MAP-scope curves based on all test set given the different feedback iterations: the up to the bottom row represent the results of PKU [50], WARD [51] and RAiD [52] datasets

Fig. 9
figure 9

MAP-scope curves based on all test set at Scope 5, 10 and 20 for PKU [50] dataset; Scope 10, 20 and 30 for WARD [51] and Scope 10, 20 and 50 for RAID [52] datasets

5 Conclusion

In this paper, we in this paper develop a new scalable manifold ranking method for Person ReID by incorporating both graph weight construction and manifold regularized term in the same framework. The graph we developed is discriminative and doubly-stochastic. This can make the graph highly robust and insensitive to the dataset and parameters. In addition, by adopting the side information into consideration, the proposed graph can guarantee the data points with different clusters will not be mis-connected so that it can enhance the classification performances. Meriting from such a graph, we then incorporate the graph construction, the subspace learning method in the unified loss term. Therefore, the subspace results can be used to enhance the geometrical preserving ability of graph construction, and the modified graph can in turn incorporate discriminative information for graph embedding. Simulation indicates that the proposed method can achieve superor Person Re-ID performance.

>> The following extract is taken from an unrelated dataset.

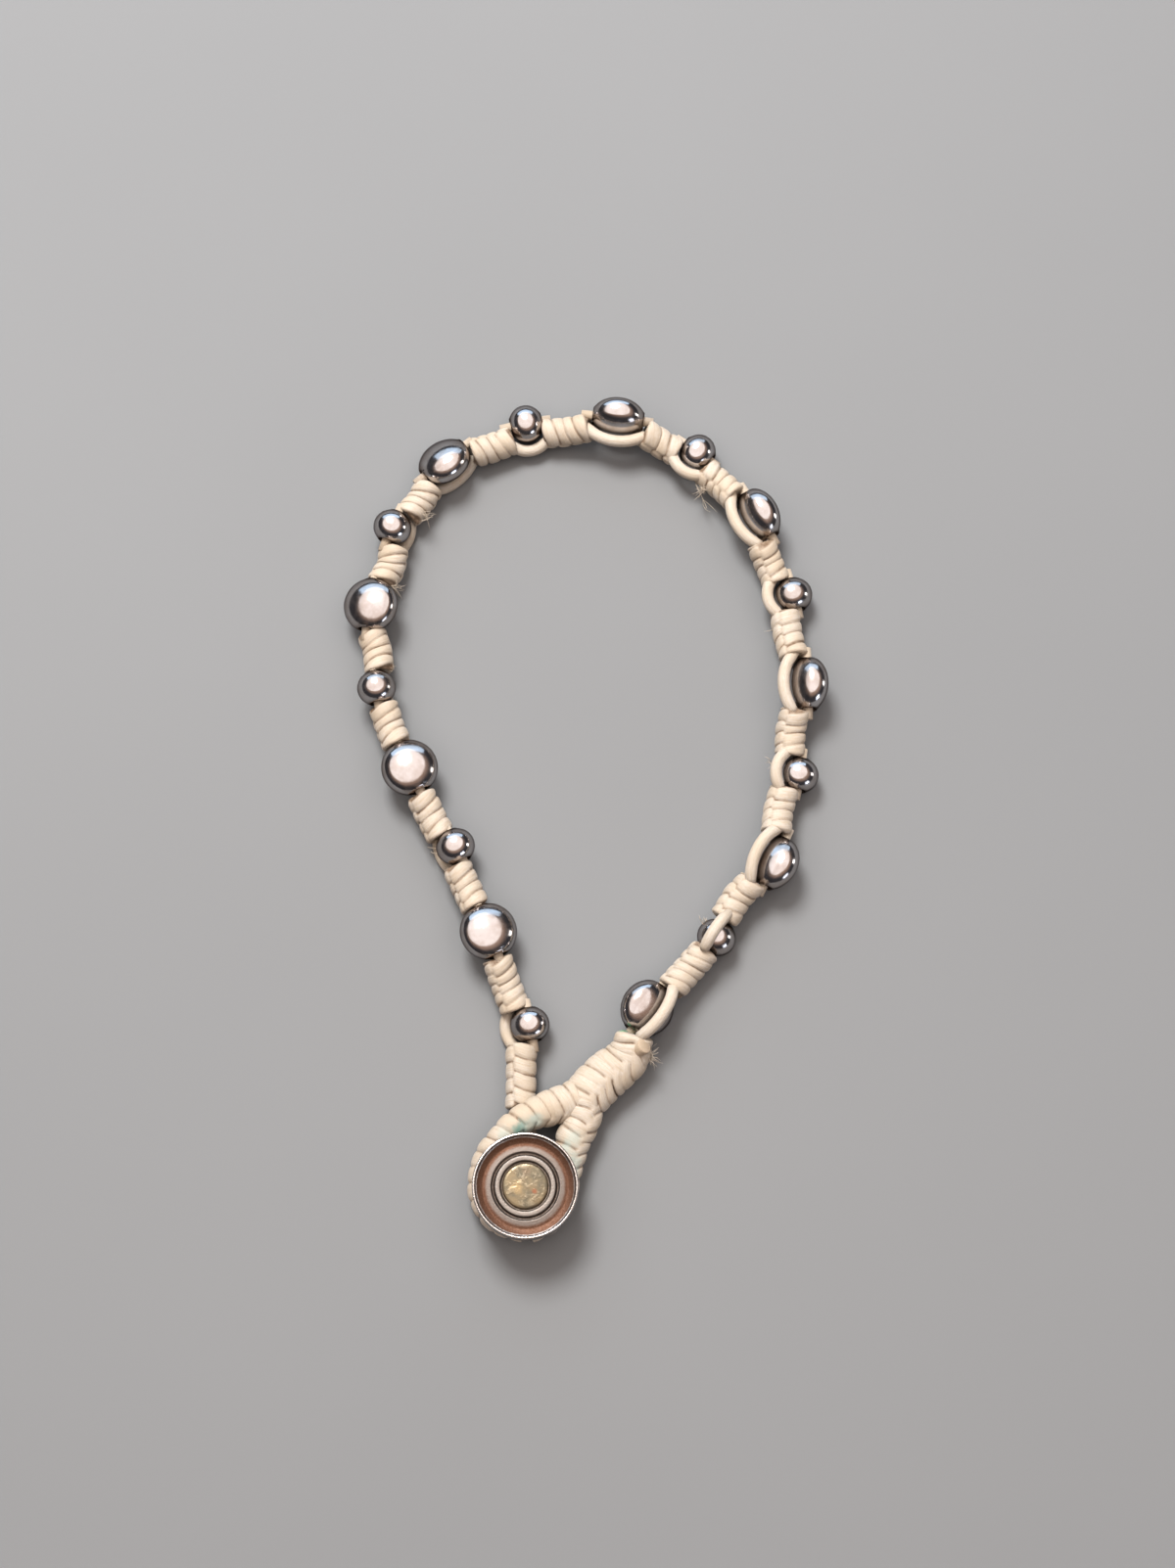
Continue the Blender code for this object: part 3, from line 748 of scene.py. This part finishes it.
def waxed_cord_material(name, fibres, stain, stains=(), cream=(0.42, 0.382, 0.336)):
    """Cream waxed cotton: fibres along the strand, painted shade and some dirt darkening the creases,
    stains where they are given.
    """
    material, nodes, links, shader, where = new_material(name)
    strand = nodes.new("ShaderNodeUVMap")
    strand.uv_map = "strand"
    fibre = add_group(nodes, links, fibres, Strand=strand.outputs[0], Place=where)
    marks = {}
    for mark in ("tone", "crease"):
        marks[mark] = nodes.new("ShaderNodeAttribute")
        marks[mark].attribute_name = mark
    patch = noise_node(nodes, links, where, 260.0, 3.0, 0.55)
    patch = ranged(nodes, links, patch, 0.38, 0.7)
    warm = tuple(part * share for part, share in zip(cream, (0.93, 0.87, 0.78)))
    colour = mixed(nodes, links, patch, cream, warm)
    shaded = tuple(part * share for part, share in zip(cream, (0.87, 0.81, 0.72)))
    faint = ranged(nodes, links, fibre.outputs["Shade"], 0.0, 1.0, 0.1, 1.0)
    colour = mixed(nodes, links, faint, shaded, colour)
    # Tone darkens towards tan: it differs at random from strand to strand, the cut end is its own tan,
    # and it is painted shade in the gaps between strands and on the strand through each bead.
    colour = mixed(nodes, links, marks["tone"].outputs["Fac"], colour, (0.33, 0.25, 0.17))
    uneven = noise_node(nodes, links, where, 1100.0, 3.0, 0.6)
    uneven = ranged(nodes, links, uneven, 0.3, 0.7, 0.55, 1.15)
    # Creases darken towards dark brown: painted shade where strands meet, with some dirt, made uneven by
    # noise.
    crease_shade_and_dirt = math_node(nodes, links, "MULTIPLY", marks["crease"].outputs["Fac"], uneven, clamp=True)
    crease_shade_and_dirt = math_node(nodes, links, "MULTIPLY", crease_shade_and_dirt, 0.85)
    colour = mixed(nodes, links, crease_shade_and_dirt, colour, (0.11, 0.062, 0.03))
    for centre, radius, amount, tint in stains:
        spot = add_group(nodes, links, stain, Place=where, Centre=centre, Radius=radius)
        weight = math_node(nodes, links, "MULTIPLY", spot.outputs["Mask"], amount)
        colour = mixed(nodes, links, weight, colour, tint)
    rough = ranged(nodes, links, fibre.outputs["Height"], 0.3, 0.7, 0.5, 0.72)
    fill_inputs(links, shader, {
        "Base Color": colour, "Roughness": rough, "Sheen Weight": 0.08, "Sheen Roughness": 0.5,
        "Specular IOR Level": 0.35,
    })
    add_bump(nodes, links, shader, fibre.outputs["Height"], 0.8, 0.00012)
    return material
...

While the proposed work can achieve satisfied results, our future work will focus on several issues: first, graph neural network (GNN) is one of the most popular topics during the past few years, which has been proved to be effective for dealing with structured data. We can consider to extend the proposed work to form a graph convolutional layer so that it can merit from the strong ability of CNN for grasp both the geometrical and data attribute features; secondly, we can also consider to connect with CNN network to form an end-to-end deep learning framework, which can adopt the powerful feature extraction ability of CNN as well as maintain the geometrical information via GCN. This is also of great significance to improve the performance of image retrieval.